Satan will use any distraction possible to influence how we spend the precious moments God gives to us each day. So, as we seek victory in spiritual warfare, we must be vigilant against time bandits -- those activities and influences that rob us of the moments and minutes that fly past us in swift succession.

Ephesians 5:15-16 (CSB) says: "Pay careful attention, then, to how you walk -- not as unwise people but as wise -- making the most of the time, because the days are evil."

Time is the zone in which we accomplish God's will for us. But if we're not interested in accomplishing God's will, time has less value and indeed can yield evil.

In that sense, Christians live in a different time zone than anyone else. Jesus chose to live a schedule predetermined by His Father. It was important for Him to stay on task. He was born on schedule, He was baptized by John on schedule, He entered Jerusalem on Palm Sunday, He died and He rose -- right on schedule. Ten times in John's Gospel, Jesus said things like, "My hour is not yet come" or "The hour is here."

What time says about us

Our culture has a million ways of distracting itself from the implications of its own rejection of spiritual values. Society says there is no God, no Creator, no ultimate meaning, no essential values. Most people cannot cope with that level of emptiness, so they need lots of distractions and entertainment. I'm not saying all entertainment is bad. I'm saying our world is drowning in entertainment of all kinds because it needs to be distracted from the despair of a life without God.

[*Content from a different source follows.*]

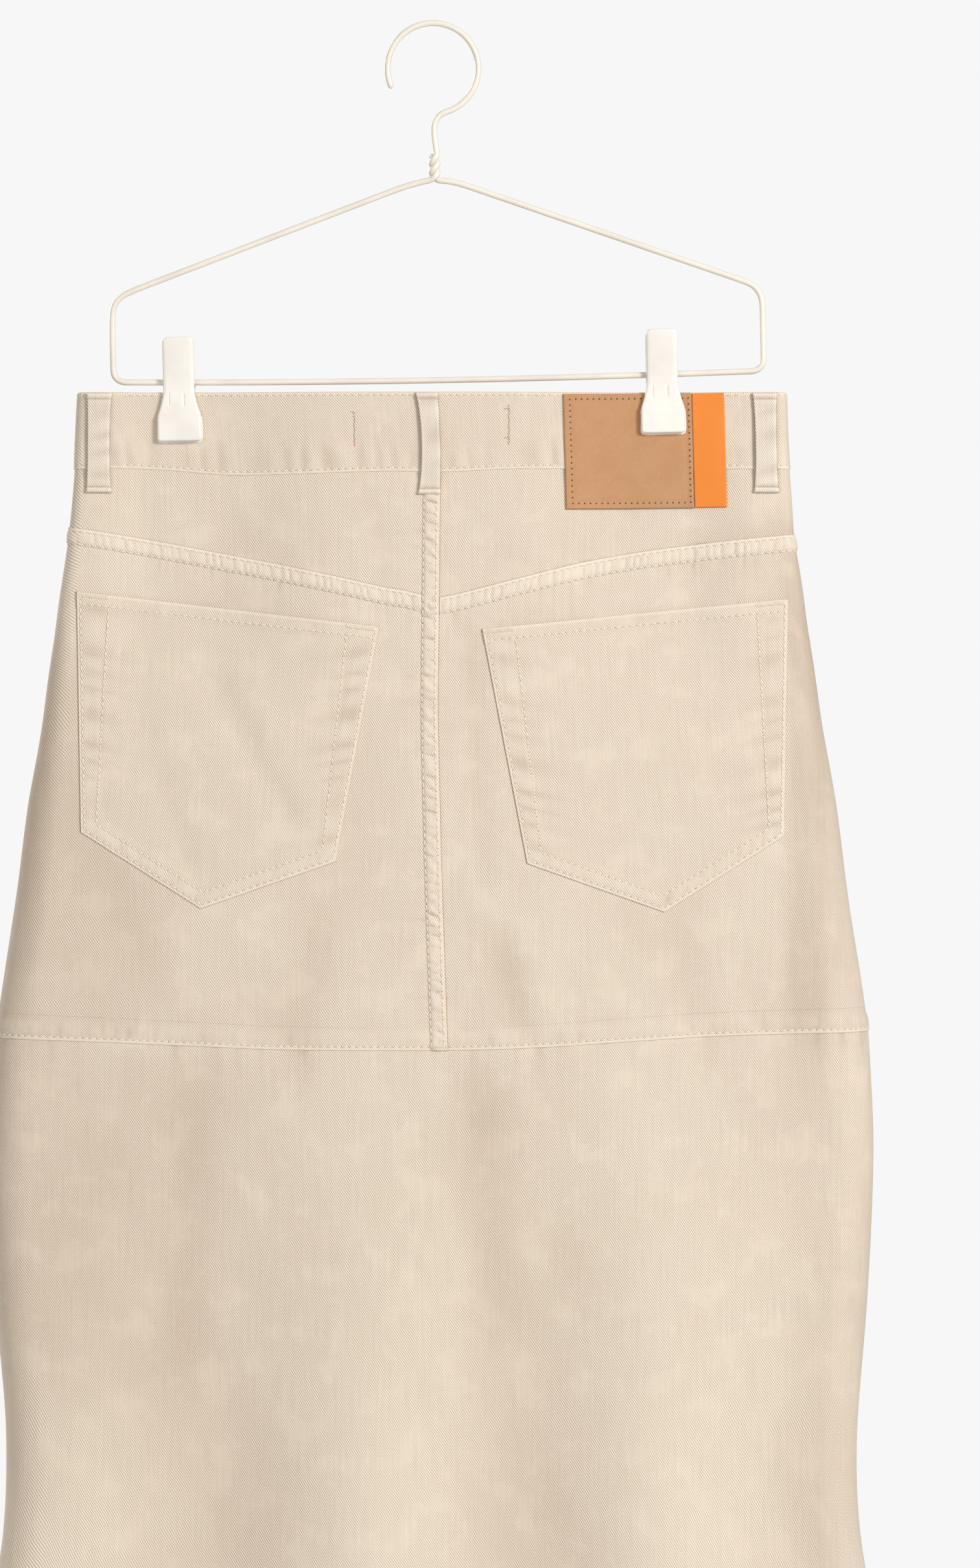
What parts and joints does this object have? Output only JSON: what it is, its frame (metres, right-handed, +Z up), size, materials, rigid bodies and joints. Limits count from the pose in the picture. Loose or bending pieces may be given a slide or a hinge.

If our lives are meaningless, our time is purposeless. If our lives have purpose, our time is meaningful. As Christians, there's a preordained agenda for us, and each day is a new opportunity for "making the most of the time" to serve our Lord.

How to capitalize on time

First, give God the best part of your day. If one day passes the next without your prayer time or Bible study time, it's a warning. On a notepad or the back of an envelope, take a moment to sketch out your schedule for today. How can you adjust your hours to include time for the Lord?

Second, rein in your screen time. For the next few days, look at yourself as though an efficiency expert were watching you. Perhaps, for example, you legitimately sit at your computer to check your email or research a project. But how likely are you to become distracted and end up surfing the Internet for a wasted hour?

Third, do the most important things. Perhaps you're too busy at church or too involved in some ministry. Perhaps you need to say "no" to something so you can regain time for your family or for the well-being of your own soul. If we aren't careful, we'll end up living according to somebody else's schedule instead of the one God ordains for us.

Finally, learn the value of remnants. Every day we have shards of time that shouldn't be thrown away -- five minutes here, 10 minutes there. Good stewards know the value of those moments -- for reading, reviewing a memory verse or meditating on a Bible passage. Learn to use the leftover bits of your hours.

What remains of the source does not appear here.